## DATA EXCERPT:
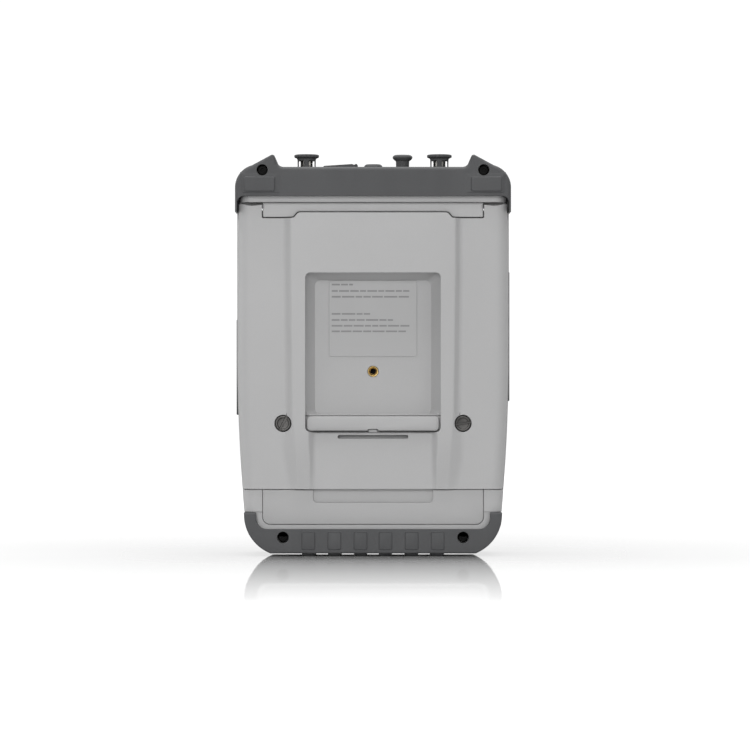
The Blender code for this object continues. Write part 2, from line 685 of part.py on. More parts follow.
def make_cover_screws():
    """Two screws with a coin slot that hold the battery cover."""
    for word, sign, slot_angle in (("right", 1, 62), ("left", -1, 10)):
        x = sign * COIN_X
        head = (x, 0.0263, COIN_Z), (x, 0.0286, COIN_Z)
        screw = rod(f"cover_screw_{word}", *head, COIN_RADIUS, STEEL, 22)
        shank = (x, 0.0135, COIN_Z), (x, 0.0270, COIN_Z)
        join(screw, rod(f"coin_shank_{word}", *shank, 0.0022, None, 12))
        blade = block(f"coin_slot_{word}", (-0.008, 0.008), (0.0272, 0.04), (-0.0007, 0.0007))
        turn = Matrix.Rotation(math.radians(slot_angle), 4, "Y")
        blade.data.transform(Matrix.Translation((x, 0, COIN_Z)) @ turn)
        cut(screw, blade)
        pivot(screw, (x, 0, COIN_Z))


def make_housing_screws():
    """Four long screws that draw the two housings together from the rear."""
    for name, x, z in screw_places():
        seat = SCREW_SEAT + GAP
        head = (x, seat, z), (x, seat + 0.0026, z)
        screw = rod(f"housing_screw_{name}", *head, 0.0036, STEEL, 18)
        shank = (x, -0.0205, z), (x, seat + 0.0005, z)
        join(screw, rod(f"shank_{name}", *shank, 0.0016, None, 10))
        cut(screw, rod(f"socket_{name}", (x, seat + 0.0012, z), (x, 0.04, z), 0.0015, None, 6))


def make_rear_fittings():
    """The brass tripod insert and the rating label in the recess, and the battery pack."""
    ends = (0, 0.0076, INSERT_Z), (0, FLOOR_Y + 0.0002, INSERT_Z)
    insert = rod("tripod_insert", *ends, 0.0037, BRASS, 24)
    cut(insert, rod("insert_thread", (0, 0.0088, INSERT_Z), (0, 0.03, INSERT_Z), 0.0022, None, 20))
    half, low, high = LABEL
    outline = rounded(-half, half, low, high, 0.001, 2)
    prism("label_plate", outline, FLOOR_Y + GAP, FLOOR_Y + 0.0007, LABEL_FILM)
    ys = (BAY_FLOOR + GAP, 0.0225)
    pack = block("battery_pack", (-0.0730, 0.0730), ys, (0.0290, 0.0850), DARK, 0.0015)
    cut(pack, block("pull_notch", (-0.012, 0.012), (0.0200, 0.03), (0.0780, 0.09)))


# ---------------------------------------------------------------- top panel, ports and caps
PANEL_HOLES = (
    # x, radius
    (PORT_X, 0.0062), (-PORT_X, 0.0062), (BNC_X, 0.0054),
)
USB_X = 0.0236
JACK_X = -0.0002


def make_connector_panel():
    """The plate between the horns that carries the connectors."""
    xs = (-WELL_HALF, WELL_HALF)
    panel = block("connector_panel", xs, (WELL_FRONT, WELL_REAR), (0.2655, PANEL_TOP), DARK)
    for x, radius in PANEL_HOLES:
        cut(panel, rod(f"panel_hole_{x:.3f}", (x, PORT_Y, 0.26), (x, PORT_Y, 0.28), radius))
    usb = (USB_X - 0.0078, USB_X + 0.0078)
    cut(panel, block("usb_hole", usb, (PORT_Y - 0.0042, PORT_Y + 0.0042), (0.26, 0.28)))
    cut(panel, rod("jack_hole", (JACK_X, PORT_Y, 0.26), (JACK_X, PORT_Y, 0.28), 0.0035))


def make_test_port(name, x):
    """A threaded coaxial connector through the panel, with its centre contact."""
    profile = [
        (0.0, 0.2855), (0.0006, 0.2855), (0.0006, 0.2795), (0.0024, 0.2795), (0.0030, 0.2862),
        (0.0047, 0.2862), (0.0047, 0.2735), (0.0082, 0.2730), (0.0082, 0.2690), (0.0058, 0.2688),
        (0.0058, 0.2610), (0.0030, 0.2605), (0.0030, 0.2575), (0.0, 0.2575),
    ]
    turned(name, profile, (x, PORT_Y, 0), CHROME, 14)


def make_port_cap(name, x):
    """Soft protective cap with a flat flange and two windows that show the connector."""
    profile = [
        (0.0, 0.2908), (0.0086, 0.2908), (0.0090, 0.2903), (0.0090, 0.2890), (0.0076, 0.2882),
        (0.0064, 0.2874), (0.0062, 0.2820), (0.0074, 0.2800), (0.0074, 0.2742), (0.0051, 0.2742),
        (0.0051, 0.2872), (0.0, 0.2872),
    ]
    cap = turned(name, profile, (x, PORT_Y, 0), RUBBER, 18)
    for sign in (1, -1):
        xs = sorted((x + sign * 0.0020, x + sign * 0.0055))
        cut(cap, block(f"{name}_window_{sign}", xs, (PORT_Y - 0.02, PORT_Y + 0.02), (0.2795, 0.2860)))


def make_top_fittings():
    """Everything that stands on the connector panel."""
    for number, x in ((1, PORT_X), (2, -PORT_X)):
        make_test_port(f"port_{number}_connector", x)
        make_port_cap(f"port_{number}_cap", x)
    bnc = [
        (0.0, 0.2835), (0.0007, 0.2835), (0.0007, 0.2765), (0.0031, 0.2765), (0.0031, 0.2840),
        (0.0040, 0.2840), (0.0040, 0.2715), (0.0066, 0.2712), (0.0066, 0.2690), (0.0050, 0.2688),
        (0.0050, 0.2610), (0.0, 0.2610),
    ]
    turned("bnc_connector", bnc, (BNC_X, PORT_Y, 0), CHROME, 14)
    hood = [
        (0.0, 0.2905), (0.0060, 0.2905), (0.0072, 0.2895), (0.0073, 0.2882), (0.0062, 0.2868),
        (0.0050, 0.2862), (0.0050, 0.2800), (0.0062, 0.2778), (0.0062, 0.2728), (0.0044, 0.2728),
        (0.0044, 0.2846), (0.0, 0.2846),
    ]
    turned("bnc_cap", hood, (BNC_X, PORT_Y, 0), RUBBER, 16)
    make_usb()
    make_jack()


def make_usb():
    """A double socket under a soft wedge-shaped cover."""
    ys = (PORT_Y - 0.0038, PORT_Y + 0.0038)
    usb = block("usb_socket", (USB_X - 0.0074, USB_X + 0.0074), ys, (0.2560, 0.2695), STEEL)
    xs = (USB_X - 0.0066, USB_X + 0.0066)
    cut(usb, block("usb_mouth", xs, (ys[0] + 0.0008, ys[1] - 0.0008), (0.2580, 0.28)))
    wedge = [
        (USB_X - 0.0126, 0.2700), (USB_X + 0.0126, 0.2700), (USB_X + 0.0126, 0.2822),
        (USB_X - 0.0116, 0.2838), (USB_X - 0.0126, 0.2828),
    ]
    prism("usb_cap", wedge, PORT_Y - 0.0080, PORT_Y + 0.0080, RUBBER)


def make_jack():
    """A small trigger jack and its plug."""
    ends = (JACK_X, PORT_Y, 0.2560), (JACK_X, PORT_Y, 0.2692)
    jack = rod("trigger_jack", *ends, 0.0032, CHROME, 18)
    mouth = (JACK_X, PORT_Y, 0.2580), (JACK_X, PORT_Y, 0.28)
    cut(jack, rod("jack_mouth", *mouth, 0.0024, None, 16))
    profile = [
        (0.0, 0.2837), (0.0052, 0.2837), (0.0066, 0.2826), (0.0070, 0.2795), (0.0070, 0.2700),
        (0.0020, 0.2698), (0.0020, 0.2620), (0.0, 0.2620),
    ]
    turned("trigger_jack_cap", profile, (JACK_X, PORT_Y, 0), RUBBER, 16)


# ---------------------------------------------------------------- screen side
def make_display():
    """Cover glass and display module."""
    glass = rounded(-GLASS_HALF, GLASS_HALF, GLASS_LOW, GLASS_HIGH, 0.0037)
    prism("display_glass", glass, FRONT, FRONT + 0.0012, GLASS)
    lcd_height = (GLASS_LOW + 0.003, 0.2585)
    block("lcd_module", (-0.0705, 0.0705), (-0.0280, -0.0215), lcd_height, STEEL, 0.0006)


def make_boards():
    """Key board, main board and the shielded radio-frequency module."""
    keys = block("keypad_board", (-0.0840, 0.0840), (-0.0250, -0.0234), (0.0240, 0.1540), BOARD)
    cut(keys, rod("encoder_hole", (KNOB_X, -0.03, KNOB_Z), (KNOB_X, -0.02, KNOB_Z), 0.0040))
    block("main_board", (-0.0840, 0.0840), (-0.0165, -0.0149), (0.0240, 0.2560), BOARD)
    block("rf_module", (-0.0620, 0.0620), (-0.0140, 0.0055), (0.1160, 0.2540), STEEL, 0.0015)


def make_keys():
    """Keys that travel straight into the front housing, each with a retaining flange."""
    for name, x, z, width, height, corner in KEYS:
        half = width / 2
        tall = height / 2
        material = DARK if name == "power_key" else KEY_GREY
        cap = rounded(x - half, x + half, z - tall, z + tall, corner, 2)
        key = prism(name, cap, KEY_FACE, -0.0278, material)
        half += KEY_FLANGE
        tall += KEY_FLANGE
        flange = rounded(x - half, x + half, z - tall, z + tall, corner, 1)
        join(key, prism(name + "_flange", flange, FRONT + WALL + GAP, -0.0266))
        pivot(key, (x, KEY_FACE, z))


def make_knob():
    """The flat jog dial with its finger dimple, and the encoder behind it."""
    tall = FRONT - GAP - BUMPER_FRONT
    profile = [
        (0.0, tall), (KNOB_RADIUS - 0.0012, tall), (KNOB_RADIUS - 0.0002, tall - 0.0010),
        (KNOB_RADIUS, 0.0), (0.0, 0.0),
    ]
    knob = turned("jog_dial", profile, (KNOB_X, FRONT - GAP, KNOB_Z), DARK, 28)
    knob.rotation_euler = (math.pi / 2, 0, 0)
    shaft = (KNOB_X, FRONT - 0.002, KNOB_Z), (KNOB_X, -0.0240, KNOB_Z)
    join(knob, rod("dial_shaft", *shaft, 0.0030, None, 14))
    dimple_z = KNOB_Z + 0.62 * KNOB_RADIUS
    dimple = (KNOB_X, -0.040, dimple_z), (KNOB_X, -0.0335, dimple_z)
    cut(knob, rod("dial_dimple", *dimple, 0.0042, None, 16))
    block(
        "dial_encoder", (KNOB_X - 0.0065, KNOB_X + 0.0065), (-0.0231, -0.0170),
        (KNOB_Z - 0.0065, KNOB_Z + 0.0065), STEEL, 0.0005,
    )


# ---------------------------------------------------------------- sides
def make_sides():
    """Soft doors over the side sockets, hinged at their front edges."""
    for name, sign, low, high in DOORS:
        xs = sorted((sign * DOOR_INNER, sign * DOOR_OUTER))
        door = block(name, xs, (DOOR_FRONT, DOOR_REAR), (low, high), RUBBER, 0.0006)
        xs = sorted((sign * 0.0985, sign * 0.11))
        ys = (DOOR_REAR - 0.005, DOOR_REAR - 0.0036)
        cut(door, block(name + "_grip", xs, ys, (low + 0.010, high - 0.010)))
        pivot(door, (sign * DOOR_OUTER, DOOR_FRONT, (low + high) / 2))
    for name, sign, z, width, height in SOCKETS:
        half = width / 2
        tall = height / 2
        xs = sorted((sign * 0.0800, sign * 0.0950))
        socket = block(name, xs, (SOCKET_Y - half, SOCKET_Y + half), (z - tall, z + tall), STEEL)
        half -= SOCKET_WALL
        tall -= SOCKET_WALL
        xs = sorted((sign * 0.0840, sign * 0.11))
        ys = (SOCKET_Y - half, SOCKET_Y + half)
        cut(socket, block(name + "_bore", xs, ys, (z - tall, z + tall)))


make_front_housing()
make_rear_housing()
make_top_bumper()
make_bottom_bumper()
make_stand()
make_hinge()
make_battery_cover()
make_cover_screws()
make_housing_screws()
make_rear_fittings()
make_connector_panel()
make_top_fittings()
make_display()
make_boards()
make_keys()
make_knob()
make_sides()
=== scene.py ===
"""Looks for the handheld vector network analyzer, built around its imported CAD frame."""

import math
import random

import bmesh
import bpy
from mathutils import Matrix, Vector


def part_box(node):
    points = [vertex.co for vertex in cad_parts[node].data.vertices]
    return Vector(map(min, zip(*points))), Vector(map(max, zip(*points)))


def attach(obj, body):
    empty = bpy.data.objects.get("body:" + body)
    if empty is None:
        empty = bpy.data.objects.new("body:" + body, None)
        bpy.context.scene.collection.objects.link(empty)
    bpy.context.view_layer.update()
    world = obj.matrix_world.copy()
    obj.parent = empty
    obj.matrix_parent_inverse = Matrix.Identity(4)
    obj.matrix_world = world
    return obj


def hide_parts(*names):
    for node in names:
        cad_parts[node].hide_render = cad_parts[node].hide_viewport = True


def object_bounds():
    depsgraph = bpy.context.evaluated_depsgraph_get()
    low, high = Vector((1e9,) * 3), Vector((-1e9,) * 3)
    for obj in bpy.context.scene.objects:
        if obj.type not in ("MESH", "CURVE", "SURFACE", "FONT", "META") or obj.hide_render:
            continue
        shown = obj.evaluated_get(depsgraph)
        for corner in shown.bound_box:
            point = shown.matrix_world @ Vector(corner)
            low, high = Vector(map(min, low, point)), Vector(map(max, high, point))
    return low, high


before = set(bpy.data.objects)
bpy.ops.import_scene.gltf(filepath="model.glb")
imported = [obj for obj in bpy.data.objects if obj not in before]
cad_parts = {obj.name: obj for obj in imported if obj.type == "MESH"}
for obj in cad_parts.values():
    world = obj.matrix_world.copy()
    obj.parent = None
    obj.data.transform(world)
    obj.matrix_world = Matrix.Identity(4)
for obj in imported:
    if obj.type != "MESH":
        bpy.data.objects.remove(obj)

CAD_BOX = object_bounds()

# ---------------------------------------------------------------- dimensions, metres
GAP = 0.0003              # clearance between two parts
HALF_WIDTH = 0.0983       # the housing above TAPER_START; below it each side draws in by TAPER
TAPER = 0.0084
TAPER_START = 0.150
FRONT = -0.031
REAR = 0.0275
BODY_BOTTOM = 0.006
BODY_TOP = 0.277
LOW_CORNER = 0.026
TOP_CORNER = 0.016
EDGE = 0.008
UNDER_BUMPER = 0.0022     # how far the housing steps in beneath the bumpers
STEP_LOW = 0.0317
STEP_HIGH = 0.2477
RIM_Z = 0.2594            # lower edge of the top bumper on the rear
SCREW_SEAT = 0.0245
SCREW_HOLE = 0.0041
TOP_SCREW = (0.0797, 0.2780)
LOW_SCREW = (0.0648, 0.0135)
SIDEWAYS = 0.11           # cutters run to these, past every face of the instrument
BEHIND = 0.05
FAR_BEHIND = 0.06
IN_FRONT = -0.05
OVERHEAD_Z = 0.31
UNDERNEATH = -0.02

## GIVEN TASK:
Search the listing for the string "depsgraph". Copy each line where it turns up.

## WRITTEN ANSWER:
    depsgraph = bpy.context.evaluated_depsgraph_get()
        shown = obj.evaluated_get(depsgraph)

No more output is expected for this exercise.